The whole point of the 2007 renewable fuels law, signed into law under President Bush, was to lessen our dependence on foreign oil, reduce pollution, and “bolster the rural economy by requiring a steady increase in the overall amount of renewable fuels such as ethanol blended into gasoline over time.” With the explosion in fracking over the last five years, domestic oil production has risen so high that the U.S. is hardly dependent on any foreign oil.
And then two things happened on the way to the cornfield: large swaths of land from the Conservation Reserve Program were turned into massive seasonal cornfields, once a primary source of CO2-absorbing plants and woodland. It also diverted much-needed corn for food into corn ethanol, which caused “a sharp increase in food costs worldwide.” Growing corn and making ethanol also requires large amounts of water. For every gallon of ethanol made, nearly three gallons of water are needed.
Couple all this with the lack of infrastructure to grow enough corn and the agriculture industry unable to “produce enough non-ethanol fuels to meet the requirements,” and demand starts outpacing supply. “Granted, we are not growing them as fast or as large as Congress anticipated, but they are still growing, just at a different pace than what was expected in 2007,” Grundler told the AP.

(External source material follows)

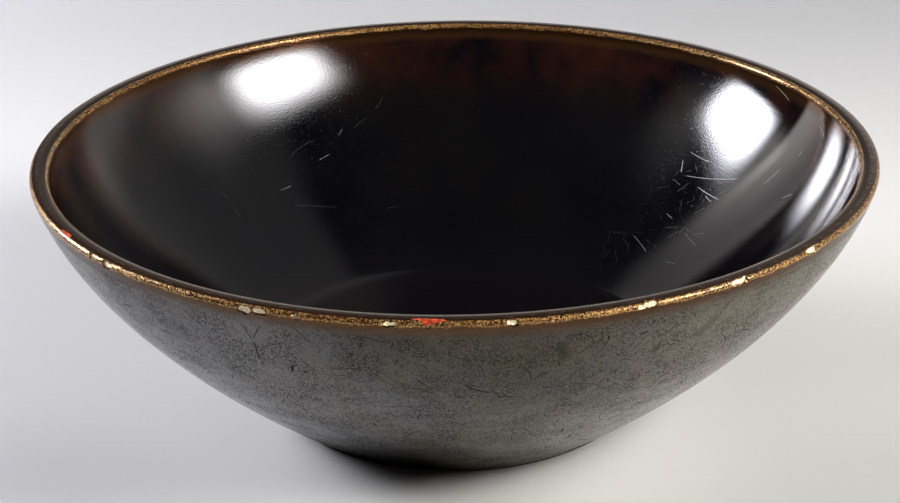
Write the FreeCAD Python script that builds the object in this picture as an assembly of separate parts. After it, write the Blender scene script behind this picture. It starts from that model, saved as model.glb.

The war between the agriculture industry and the EPA has gotten so bitter that Grundler was accused of “being in bed with the oil industry.” The president of the American Fuel and Petrochemical Manufacturers, Chet Thompson, agrees, telling the AP that it was laughable to think the EPA was on the oil industry’s side. “The EPA is doing what it is doing because it’s undeniable there’s a lack of demand and infrastructure out there to meet the statutory requirement,” Thompson said.
There will also be a rally of Renewable Fuel Standards (RFS) opponents, where two governors from each party are expected to speak: Iowa Gov. Terry Branstad (R) and Missouri Gov. Jay Nixon (D). Organizers of the rally will also be busing people in from outside the state, with members of the National Corn Growers Association (NCGA) coming in from Nebraska, Iowa, Illinois and Missouri. According to Chip Bowling, NCGA president, the EPA’s proposal will “hurt the ethanol industry” by “removing incentives to build up the infrastructure to handle higher volumes.”
Bowling believes his industry’s growth, and its ancillary sectors, will be negatively impacted if “retailers and oil companies aren’t required to increase the use renewable fuels in their gasoline,” he said. “We’re the little guy going against the big guy. Anytime we’re displacing 10 percent of their production, they don’t like it.”
Aside from the massive deforestation that happened in the Amazon (mainly Brazil) and the U.S. to make room for cornfields, ethanol is also hydrophilic. This means that ethanol can readily absorb moisture out of the atmosphere (condensation) leading to lots of auto problems. Newer cars that are equipped to handle the increased ethanol can help to reduce levels of carbon monoxide, hydrocarbons, and benzene, though that is still in dispute with today’s technology. Older cars, however, can develop engine corrosion, and degradation of “plastic, rubber, or even metal in your fuel system,” all from that little bit of extra moisture pulled into your gas.
According to Popular Mechanics, any vehicles (or motorcycles) that have modern fuel injection systems (since the 1980s) simply don’t need the ethanol. So why is ethanol still being mandated? “President Bush made a decision to offset some of our dependence on foreign oil with domestically produced alcohol, and the Corn Belt senators agreed.” Indeed, according to the Renewable Fuels Association, in 2014 the United States produced 58% of the world’s ethanol fuel, and the gross value of the ethanol industry’s output was $32,000,000,000. It also exported over 800 million gallons of ethanol in 2014, with 43 percent being exported to Canada.
Now that we have plentiful supplies of domestic oil, closed-loop fuel injection systems, and truly modern automotive systems, it seems like now would be the right time to let the marketplace decide whether you should have grain alcohol in your gas, and finally drive the politicians out of the auto industry.